Julia Ojiambo is a Kenyan woman politician, academic, researcher and gender activist.

She made a name for himself as the first African student to join the Royal Technical College before it was renamed to the University of Nairobi.

Ojiambo is also the first Kenyan woman to set foot at Harvard University and the first woman to graduate with a PhD in Kenya.

Further, she is the first black African lecturer at the University of Nairobi and the first female MP in the entire Western province.

But who is Ojiambo? Here is her story as told by EAFeed.

Ojiambo was born on November 29, 1936, in what is now Busia County, and is the daughter of pioneer African missionaries.

Her educational background is filled with outstanding milestones; she was one of the first eight students to benefit from Kenya’s African Girls High School pilot project.

Ojiambo was assigned by the Ministry of Education to Friends School Kamusinga as part of a pilot project by USAID to introduce agricultural courses in Kenyan secondary schools.

She sat for the Cambridge School Certificate examinations in 1954 at the age of 17.

Ojiambo was subsequently sent to Vihiga Teachers College to engage in a programme designed to advance teachers from P4 to P3.

Ojiambo was admitted as the first African female student at the Royal Technical College, now known as the University of Nairobi, on April 26, 1956, one year after completing her secondary schooling.

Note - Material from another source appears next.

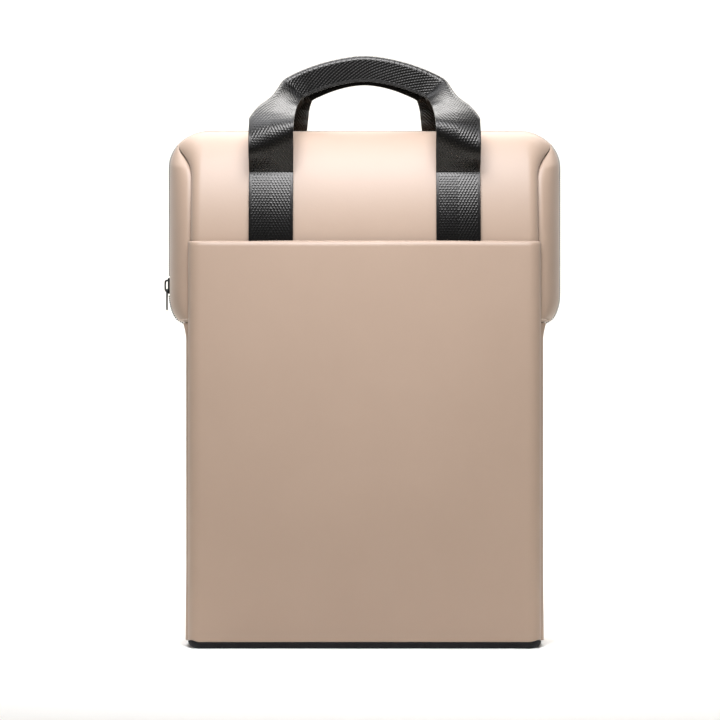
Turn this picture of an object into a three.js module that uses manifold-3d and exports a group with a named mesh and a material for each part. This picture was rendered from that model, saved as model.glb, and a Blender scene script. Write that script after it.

In 1958, this pioneering single student from this institution’s Home Science Department earned a Diploma in Home Economics.

She later got a United Nations/FAO/UNICEF Fellowship to study Community Nutrition at London University, where she earned a Bachelor’s Degree in Community Health.

Ojiambo spent some time in London working as a presenter for the BBC World Service’s East African station.

After completing her undergraduate studies, she was employed by the University of Nairobi as the first African woman assistant lecturer and warden.

Three years after enrolling at the University of Nairobi, she was awarded a scholarship at Harvard University in the United States to pursue a Master of Science in Public Health.

A third scholarship allowed her to join in a PhD programme at McGill University in Canada, but due to family obligations, she chose to pursue her doctoral studies at the University of Nairobi’s new Medical School, becoming the first student to get a PhD in that faculty.

Ojiambo began her academic career as a lecturer, initially at the University of Nairobi and later at Kenyatta University.

She became involved in politics because she wanted to take on more ambitious projects.

In 1974, she stood for the Busia Central Parliamentary Seat against the existing MP, Arthur Ochwada, a reputable politician and former liberation fighter with close relations to the first family because he was married to then-President Jomo Kenyatta’s granddaughter Lucy Nyokabi.

Ojiambo won, becoming the first female Western MP elected to Parliament.

She was, nevertheless, only the second woman elected to parliament, following Kisumu’s Grace Onyango.

Ojiambo’s appointment to the Ministry of Housing and Social Services made her the first woman Assistant Minister.

She was later appointed as Assistant Minister of Basic Education in 1982.